Understanding and loving others 

This place that I was, where nothing I was doing worked helped me to understand God at a deeper level. God is molding us into His character, that is the real blessing, not things, not even the goals or dreams. 

Perhaps then, instead of being so goal oriented we should be growth oriented because becoming the character of God is an ongoing process.

Now, I understood why people got stuck waiting rather than reaching their full potential. I understood why we do the things we do. This level of understanding helps me to meet people where they are and love them without an ulterior motive or condition. God was/is teaching me LOVE. 

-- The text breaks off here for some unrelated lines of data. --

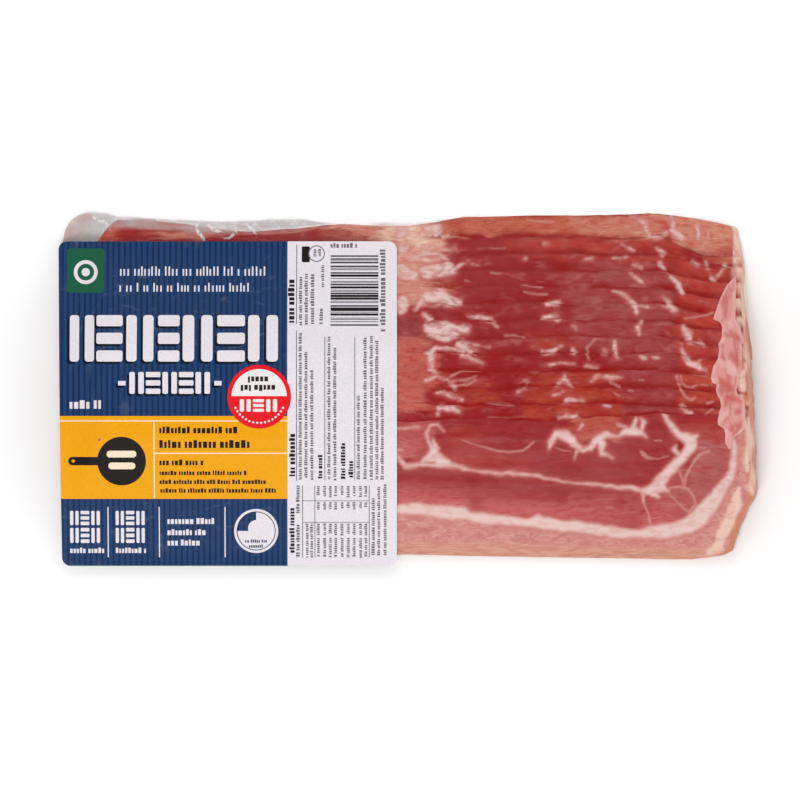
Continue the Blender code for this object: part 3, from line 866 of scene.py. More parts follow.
def marbling(rasher, x, y):
    """The values that the bacon material reads, over a rasher's plan.

    Every rasher is cut like the top one, except in the strip along its back.
    """
    on_top = rasher == TOP_RASHER
    across = back_line(rasher) - y
    top_y = back_line(TOP_RASHER) - across
    top_x = x if on_top else x + 2.5 * smooth_noise(17.3 * rasher, y, 30.0, 52)
    strip_x = x + 0.9 * smooth_noise(x, y + 31 * rasher, 6.0, 50)
    strip_y = y + 0.7 * smooth_noise(x + 17 * rasher, y, 6.0, 51)
    ragged_y = top_y + (0.35 * smooth_noise(x, y, 2.2, 53) + 0.3 * smooth_noise(x, y, 5.0, 58))

    fat = stroke_depth(TOP_RASHER_FAT + (WHITE_BAND,), top_x, ragged_y)
    veins = stroke_depth(VEINS, top_x, top_y)
    band_y = along([(at_x, at_y) for at_x, at_y, _ in WHITE_BAND[: WHITE_BAND_TURN + 1]], top_x)
    band_x = along([(at_y, at_x) for at_x, at_y, _ in WHITE_BAND[WHITE_BAND_TURN:]], top_y)
    colour = top_tone(rasher, x, y, top_x, top_y, band_y)
    # Painted shade of a gap beside the forked seam.
    gap_x, gap_y, gap_half = GAP_SHADE
    seam = ramp(1.6 - 1.6 * np.hypot((top_x - gap_x) * 1.8, top_y - gap_y) / gap_half)
    if not on_top:
        inner = ramp((across - 10) / 2)
        fat = np.where(inner > 0.5, fat, stroke_depth(STRIP_FAT, strip_x, strip_y))
        veins = np.where(inner > 0.5, veins, stroke_depth(STRIP_VEINS, strip_x, strip_y))
        colour = colour * inner[..., None] + strip_tone(rasher, x, y) * (1 - inner[..., None])
        # Painted shade, with the dark red of meat juice, in the crease where the next rasher begins.
        seam = seam_juice_and_shade(rasher, x, y) * (1 - inner)
        seam *= ramp((x - SEAM_SHADE_START) / SEAM_SHADE_GROWTH + 0.4)
    return {
        "tone": colour,
        "fat": fat,
        "vein": veins,
        "web": np.maximum(ramp((band_y - top_y) / 1.5), ramp((top_x - band_x) / 1.5)),
        "rind": ramp((along(RIND_LINE, top_x) - top_y) / 3 + 0.5),
        # seam: painted shade and juice red in the creases, and the painted shade of the gap in the top
        # rasher.
        "seam": seam,
        "stripe": stroke_depth(END_STRIPES, strip_x, y),
        "ragged": 0.12 + 0.18 * ramp((top_y + 42) / 8) if on_top else np.ones(x.shape),
    }


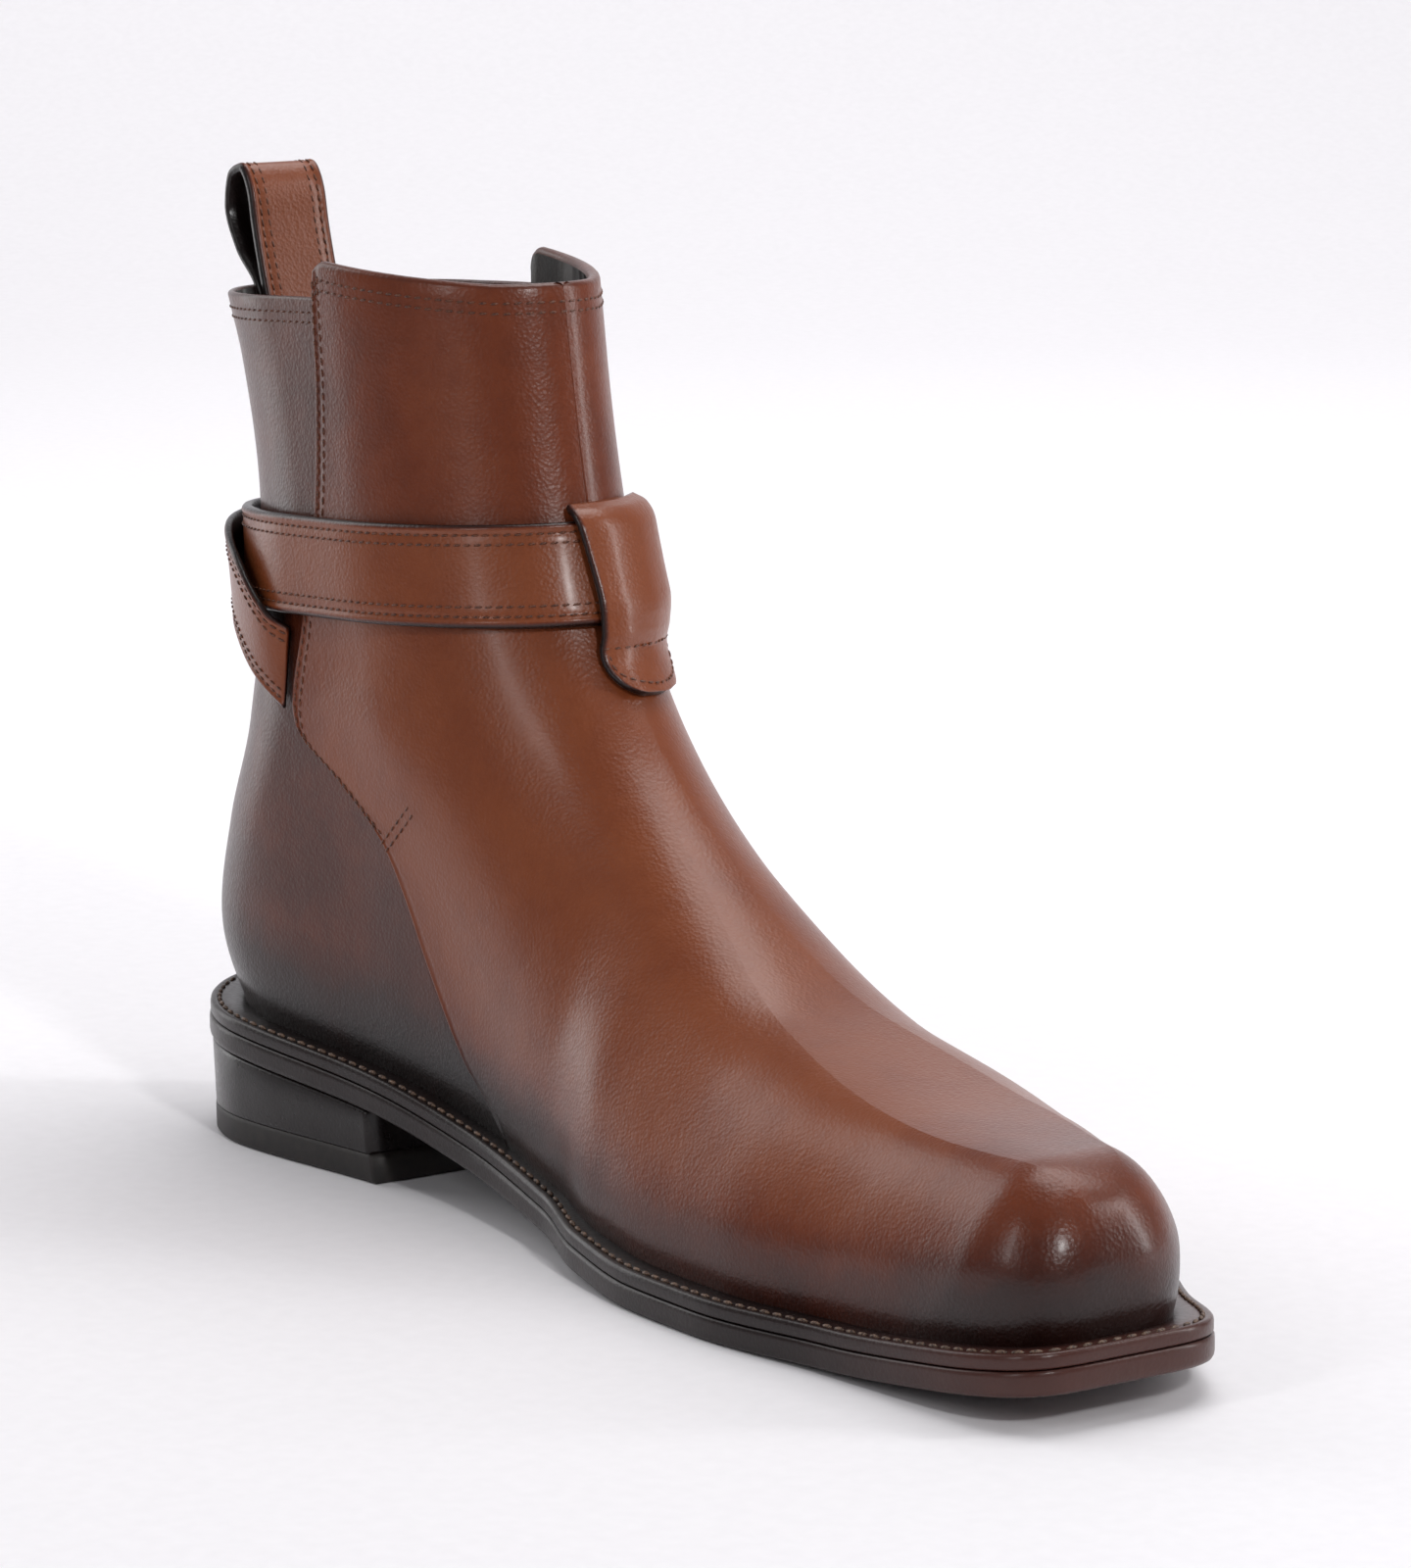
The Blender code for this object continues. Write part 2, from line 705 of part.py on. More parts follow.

Faith: what do you believe? And what is God teaching you?

I encourage you to keep your faith in God, regardless of what you might be going through now. He has a plan. You may also have a plan; God may have given you the dream, sorry that was not the entire plan. Remember Joseph, he dreamed that he would rule, but he did not see the pit or the prison. Joseph also learned to love and forgive his brothers during this time of testing. In the end, Joseph demonstrated faith, the substance of things hoped for the the evidence of things not seen. What is God teaching you? You may be in a tough place now, but it is not the end, hold on to Him. Learn the lessons. God will finish what He started.